* [TO BE DONE] The data must be written out once more, precisely as given.

* [DATA SHOWN]
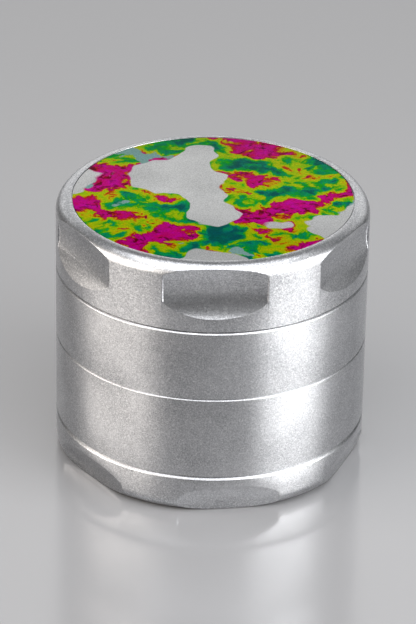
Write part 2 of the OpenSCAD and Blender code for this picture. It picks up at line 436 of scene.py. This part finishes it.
sealRubber = mouldedMaterial("sealRubber", (0.018, 0.018, 0.019, 1), (0.03, 0.03, 0.031, 1),
                             roughness=0.5, scale=6000.0, bumpDepth=0.00001)
slipPlastic = mouldedMaterial("slipPlastic", (0.82, 0.81, 0.76, 1), (0.88, 0.87, 0.84, 1),
                              roughness=0.42, scale=3000.0, bumpDepth=0.00001)
pickPlastic = mouldedMaterial("pickPlastic", (0.02, 0.021, 0.024, 1), (0.03, 0.031, 0.034, 1),
                              roughness=0.45, scale=5000.0, bumpDepth=0.00002)


wireLook = {"dark": (0.42, 0.41, 0.39, 1), "light": (0.68, 0.67, 0.64, 1), "scale": 2500.0, "detail": 2.0,
            "rough": 0.3, "bump": 0.3, "bumpDepth": 0.00001}


def wireSteel():
    material, tree, shader = startMaterial("wireSteel")
    draw = noiseNode(tree, objectPlace(tree), wireLook["scale"], wireLook["detail"]).outputs["Fac"]
    tree.links.new(mixColors(tree, draw, wireLook["dark"], wireLook["light"]), shader.inputs["Base Color"])
    shader.inputs["Metallic"].default_value = 1.0
    shader.inputs["Roughness"].default_value = wireLook["rough"]
    feedBump(tree, shader, draw, wireLook["bump"], wireLook["bumpDepth"])
    return material


screenWire = wireSteel()


# the marbled print: every patch comes from noise. shift moves a layer of it, scale sets how many patches
# there are, swing how far the colour runs, and above is the level from which a patch shows
marble = {
    "level": 0.53, "roughness": 0.62, "warpRoughness": 0.6, "red": (0.68, 0.74),
    "drift": {"scale": 110.0, "amount": 0.007, "detail": 2.0},
    "ragged": {"scale": 520.0, "amount": 0.0026, "detail": 4.0},
    "broad": {"shift": (0.36, 0.75, 0.32), "scale": 88.0, "detail": 2.5, "swing": 2.9},
    "fine": {"shift": (0.56, 0.9, 0.1), "scale": 230.0, "detail": 7.0, "swing": 1.5},
    "bare": {"shift": (0.06, 0.23, 0.77), "scale": 40.0, "detail": 1.5, "above": 0.54, "edge": 0.006},
    "teal": {"shift": (0.62, 0.24, 0.33), "scale": 105.0, "detail": 1.5, "above": 0.64, "edge": 0.01},
    "blots": {"shift": (0.5, 0.5, 0.0), "scale": 620.0, "detail": 5.0, "above": 0.53, "edge": 0.09},
}


def warpedPlace(tree, place, warp):
    # pushes the place about by noise, so that what is drawn on it gets ragged
    noise = noiseNode(tree, place, warp["scale"], warp["detail"], marble["warpRoughness"]).outputs["Color"]
    centred = vectorNode(tree, "SUBTRACT", {0: noise, 1: (0.5, 0.5, 0.5)})
    push = vectorNode(tree, "SCALE", {0: centred, "Scale": warp["amount"]})
    return vectorNode(tree, "ADD", {0: place, 1: push})


def noiseLayer(tree, place, layer):
    moved = addNode(tree, "ShaderNodeMapping", {"Vector": place, "Location": layer["shift"]}).outputs[0]
    return noiseNode(tree, moved, layer["scale"], layer["detail"], marble["roughness"]).outputs["Fac"]


def swungLayer(tree, place, layer):
    # pulls the colour both ways from the level
    centred = mathNode(tree, "SUBTRACT", noiseLayer(tree, place, layer), 0.5)
    return mathNode(tree, "MULTIPLY", centred, layer["swing"])


def patchLayer(tree, place, layer):
    # 1 inside the patches and 0 outside, over a narrow edge
    return mapRange(tree, noiseLayer(tree, place, layer), (layer["above"], layer["above"] + layer["edge"]))


def makeMarbleGroup():
    group, _, sink = newGroup("marbleSwirl", [], [("Value", "NodeSocketFloat"), ("Bare", "NodeSocketFloat"),
                                                  ("Teal", "NodeSocketFloat"), ("Maroon", "NodeSocketFloat")])
    flat = vectorNode(group, "MULTIPLY", {0: objectPlace(group), 1: (1, 1, 0)})
    drift = warpedPlace(group, flat, marble["drift"])
    ragged = warpedPlace(group, drift, marble["ragged"])
    swing = mathNode(group, "ADD", swungLayer(group, ragged, marble["broad"]),
                     swungLayer(group, ragged, marble["fine"]))
    value = mathNode(group, "ADD", swing, marble["level"])
    # dark blots gather only where the print is red
    maroon = mathNode(group, "MULTIPLY", patchLayer(group, drift, marble["blots"]),
                      mapRange(group, value, marble["red"]))
    group.links.new(value, sink.inputs["Value"])
    group.links.new(patchLayer(group, drift, marble["bare"]), sink.inputs["Bare"])
    group.links.new(patchLayer(group, ragged, marble["teal"]), sink.inputs["Teal"])
    group.links.new(maroon, sink.inputs["Maroon"])
    return group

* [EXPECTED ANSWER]
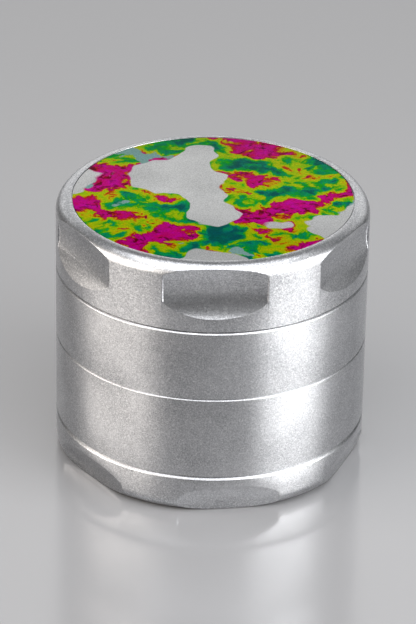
Write part 2 of the OpenSCAD and Blender code for this picture. It picks up at line 436 of scene.py. This part finishes it.
sealRubber = mouldedMaterial("sealRubber", (0.018, 0.018, 0.019, 1), (0.03, 0.03, 0.031, 1),
                             roughness=0.5, scale=6000.0, bumpDepth=0.00001)
slipPlastic = mouldedMaterial("slipPlastic", (0.82, 0.81, 0.76, 1), (0.88, 0.87, 0.84, 1),
                              roughness=0.42, scale=3000.0, bumpDepth=0.00001)
pickPlastic = mouldedMaterial("pickPlastic", (0.02, 0.021, 0.024, 1), (0.03, 0.031, 0.034, 1),
                              roughness=0.45, scale=5000.0, bumpDepth=0.00002)


wireLook = {"dark": (0.42, 0.41, 0.39, 1), "light": (0.68, 0.67, 0.64, 1), "scale": 2500.0, "detail": 2.0,
            "rough": 0.3, "bump": 0.3, "bumpDepth": 0.00001}


def wireSteel():
    material, tree, shader = startMaterial("wireSteel")
    draw = noiseNode(tree, objectPlace(tree), wireLook["scale"], wireLook["detail"]).outputs["Fac"]
    tree.links.new(mixColors(tree, draw, wireLook["dark"], wireLook["light"]), shader.inputs["Base Color"])
    shader.inputs["Metallic"].default_value = 1.0
    shader.inputs["Roughness"].default_value = wireLook["rough"]
    feedBump(tree, shader, draw, wireLook["bump"], wireLook["bumpDepth"])
    return material


screenWire = wireSteel()


# the marbled print: every patch comes from noise. shift moves a layer of it, scale sets how many patches
# there are, swing how far the colour runs, and above is the level from which a patch shows
marble = {
    "level": 0.53, "roughness": 0.62, "warpRoughness": 0.6, "red": (0.68, 0.74),
    "drift": {"scale": 110.0, "amount": 0.007, "detail": 2.0},
    "ragged": {"scale": 520.0, "amount": 0.0026, "detail": 4.0},
    "broad": {"shift": (0.36, 0.75, 0.32), "scale": 88.0, "detail": 2.5, "swing": 2.9},
    "fine": {"shift": (0.56, 0.9, 0.1), "scale": 230.0, "detail": 7.0, "swing": 1.5},
    "bare": {"shift": (0.06, 0.23, 0.77), "scale": 40.0, "detail": 1.5, "above": 0.54, "edge": 0.006},
    "teal": {"shift": (0.62, 0.24, 0.33), "scale": 105.0, "detail": 1.5, "above": 0.64, "edge": 0.01},
    "blots": {"shift": (0.5, 0.5, 0.0), "scale": 620.0, "detail": 5.0, "above": 0.53, "edge": 0.09},
}


def warpedPlace(tree, place, warp):
    # pushes the place about by noise, so that what is drawn on it gets ragged
    noise = noiseNode(tree, place, warp["scale"], warp["detail"], marble["warpRoughness"]).outputs["Color"]
    centred = vectorNode(tree, "SUBTRACT", {0: noise, 1: (0.5, 0.5, 0.5)})
    push = vectorNode(tree, "SCALE", {0: centred, "Scale": warp["amount"]})
    return vectorNode(tree, "ADD", {0: place, 1: push})


def noiseLayer(tree, place, layer):
    moved = addNode(tree, "ShaderNodeMapping", {"Vector": place, "Location": layer["shift"]}).outputs[0]
    return noiseNode(tree, moved, layer["scale"], layer["detail"], marble["roughness"]).outputs["Fac"]


def swungLayer(tree, place, layer):
    # pulls the colour both ways from the level
    centred = mathNode(tree, "SUBTRACT", noiseLayer(tree, place, layer), 0.5)
    return mathNode(tree, "MULTIPLY", centred, layer["swing"])


def patchLayer(tree, place, layer):
    # 1 inside the patches and 0 outside, over a narrow edge
    return mapRange(tree, noiseLayer(tree, place, layer), (layer["above"], layer["above"] + layer["edge"]))


def makeMarbleGroup():
    group, _, sink = newGroup("marbleSwirl", [], [("Value", "NodeSocketFloat"), ("Bare", "NodeSocketFloat"),
                                                  ("Teal", "NodeSocketFloat"), ("Maroon", "NodeSocketFloat")])
    flat = vectorNode(group, "MULTIPLY", {0: objectPlace(group), 1: (1, 1, 0)})
    drift = warpedPlace(group, flat, marble["drift"])
    ragged = warpedPlace(group, drift, marble["ragged"])
    swing = mathNode(group, "ADD", swungLayer(group, ragged, marble["broad"]),
                     swungLayer(group, ragged, marble["fine"]))
    value = mathNode(group, "ADD", swing, marble["level"])
    # dark blots gather only where the print is red
    maroon = mathNode(group, "MULTIPLY", patchLayer(group, drift, marble["blots"]),
                      mapRange(group, value, marble["red"]))
    group.links.new(value, sink.inputs["Value"])
    group.links.new(patchLayer(group, drift, marble["bare"]), sink.inputs["Bare"])
    group.links.new(patchLayer(group, ragged, marble["teal"]), sink.inputs["Teal"])
    group.links.new(maroon, sink.inputs["Maroon"])
    return group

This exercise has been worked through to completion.